--- BEGIN ---

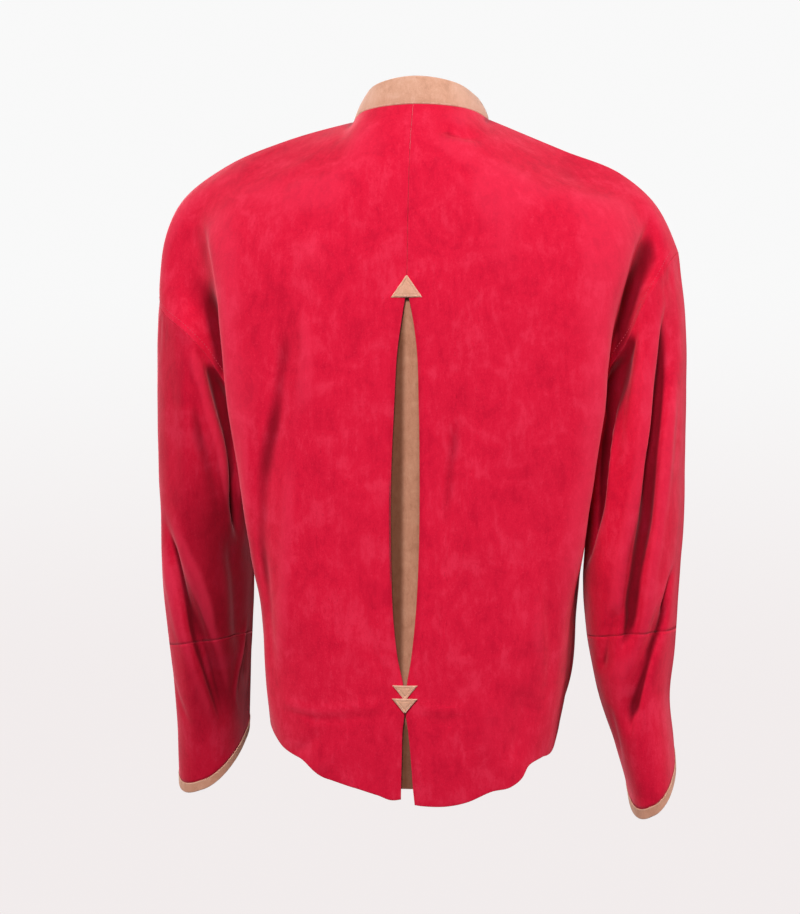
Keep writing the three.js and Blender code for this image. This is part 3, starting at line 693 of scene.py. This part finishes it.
for sideName, panel in panels.items():
    column = 1 if sideName == "left" else 2
    opened = waveHem(openPleat(panel["back"], column, panel["sign"]), hemWave[sideName])
    lapped = lapFront(panel["front"], sideName == "left")
    for part, grid, folds in (("back", opened, backFolds), ("front", lapped, frontFolds)):
        grid = dress(grid, folds[sideName])
        panel[part][firstArmholeRow:, -1] = grid[firstArmholeRow:, -1]
        addPiece(f"{part}_{sideName}", grid, wall["suede"], bodyAxis, "body", "suede")
        # painted shade under the panel's fold edges joins the relief
        shades = foldShade.get(f"{part}_{sideName}", [])
        pieces[-1]["relief"] += foldHeight(grid[:, :, 0], grid[:, :, 2], shades)

neckCount = sum(acrossSteps[:2])
frontNeck, backNeck, otherBack, otherFront = (
    panels[sideName][part][-1, :neckCount + 1]
    for sideName, part in (("left", "front"), ("left", "back"), ("right", "back"), ("right", "front")))
base = np.concatenate([frontNeck, backNeck[-2::-1], otherBack[1:], otherFront[-2::-1]])
rise = collarShape["riseSide"] + collarShape["riseEnds"] * (base[:, 1] / collarShape["halfDepth"]) ** 2
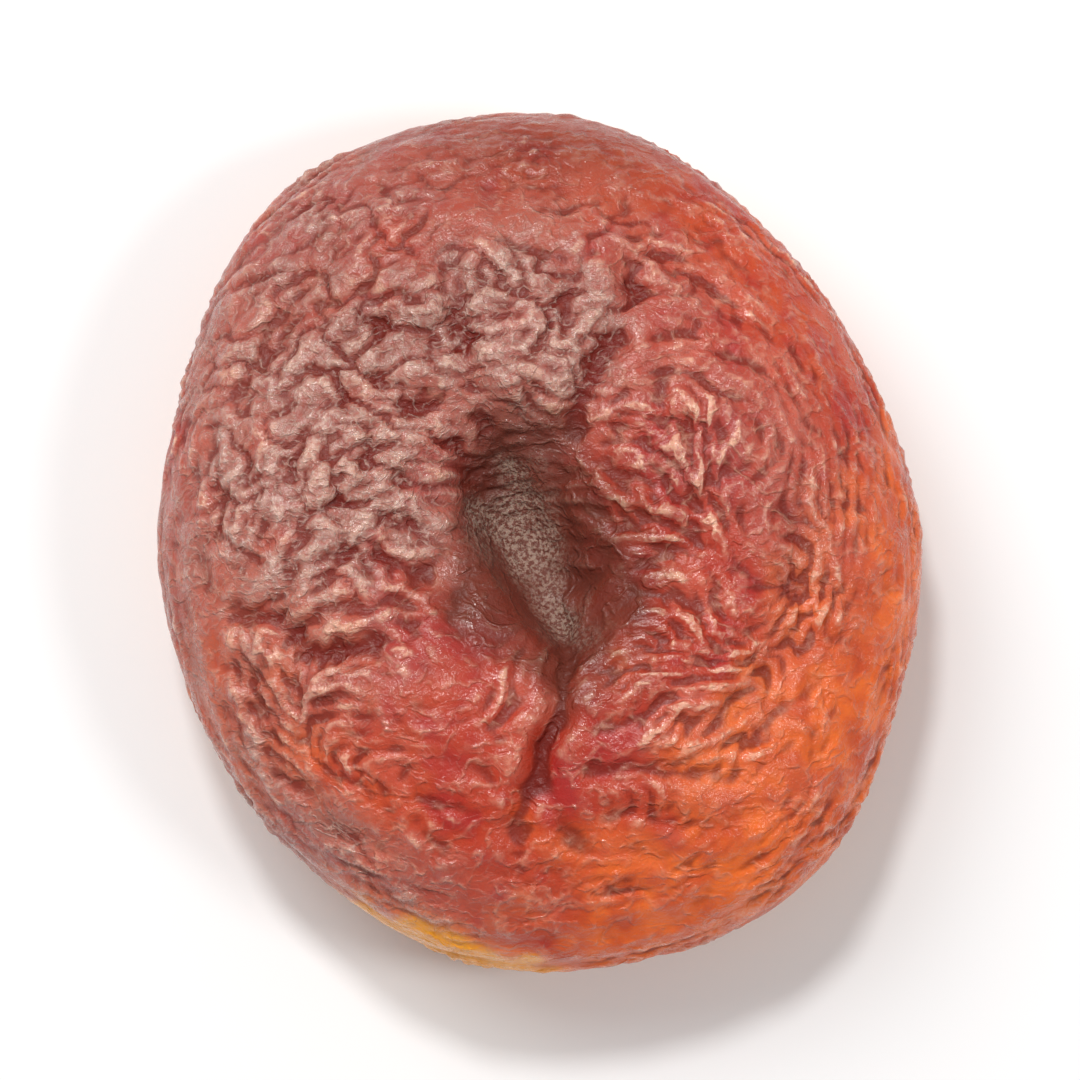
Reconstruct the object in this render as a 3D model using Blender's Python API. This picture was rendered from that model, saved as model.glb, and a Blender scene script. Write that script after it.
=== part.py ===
"""A whole dried apricot, lying on its flatter side with the stem dimple up.

The fruit is one leathery body. A cube is rounded into a sphere, and each of its points is
moved to the fruit: first a flattened cushion with a lobed outline, then the dimple, the seam
and the folds of the upper side, and last the wrinkles that cover the whole skin.
+X is to the right and +Y away from the viewer, and the fruit stands on z = 0.
"""

import math

import bmesh
import bpy
import numpy as np

MM = 0.001

# Overall size
LENGTH = 38.0 * MM
WIDTH = 33.8 * MM
HEIGHT = 14.0 * MM
REST_DEPTH = 0.35 * MM  # how much of the rounded underside is pressed flat

# The cushion that the folds are laid over
GRID = 31  # squares along each edge of the rounded cube
TOP_SHARE = 1.20  # above 1, more of the squares lie on the upper side
HALF_WIDTH = 17.8 * MM
TOP_RISE = 8.2 * MM  # from the widest level up to the crest
UNDER_DROP = 5.8 * MM  # from the widest level down to the underside
TOP_BOXINESS = 0.74  # 1 is an ellipse, and less is a squarer shoulder
UNDER_BOXINESS = 0.80
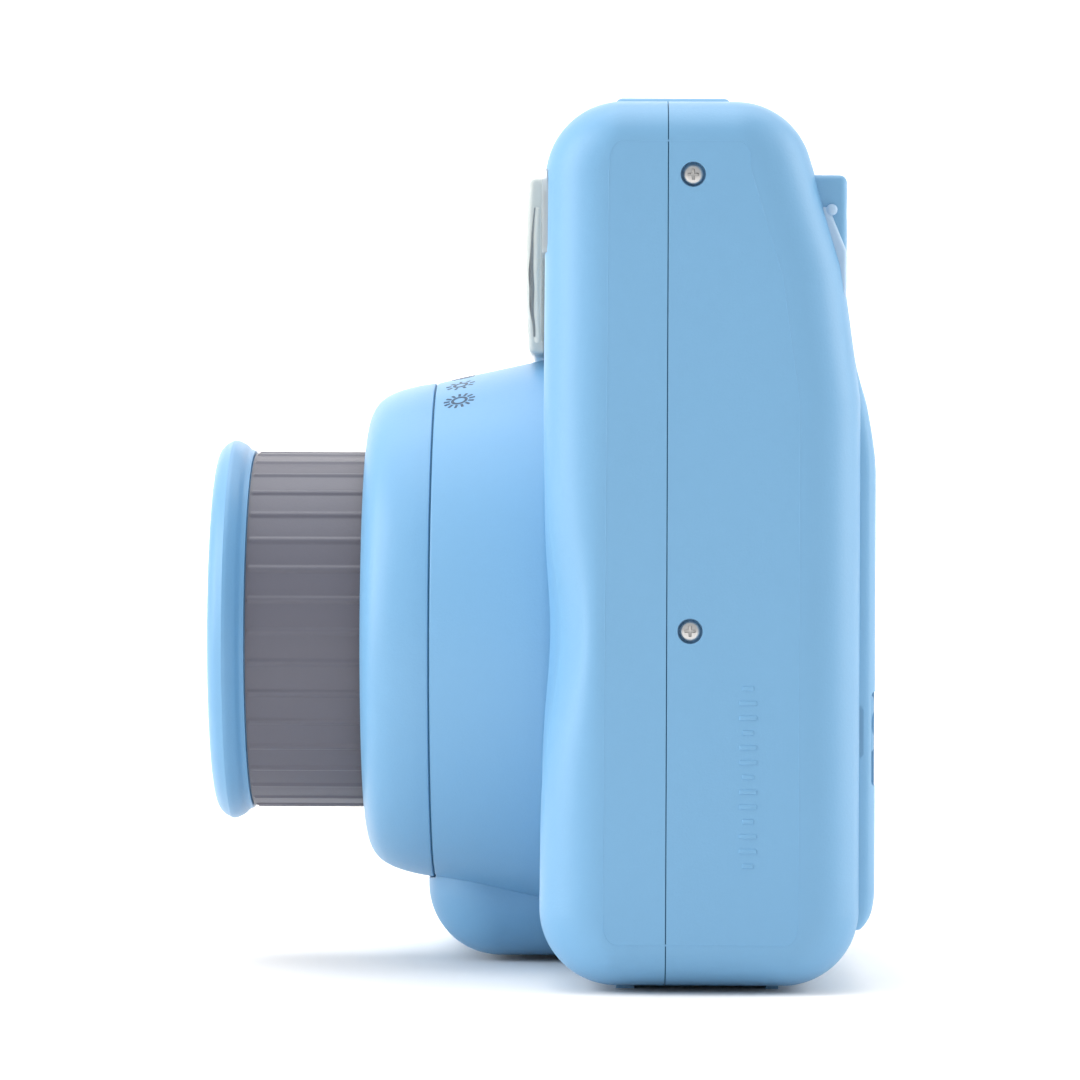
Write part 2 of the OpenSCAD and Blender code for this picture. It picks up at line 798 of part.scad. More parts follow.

--- END ---

The exercise → Only the lines running from the line with "Reconstruct the object" through the line with "stem dimple up." should be repeated, exactly and with both ends kept.

Solution to this task →
Reconstruct the object in this render as a 3D model using Blender's Python API. This picture was rendered from that model, saved as model.glb, and a Blender scene script. Write that script after it.
=== part.py ===
"""A whole dried apricot, lying on its flatter side with the stem dimple up.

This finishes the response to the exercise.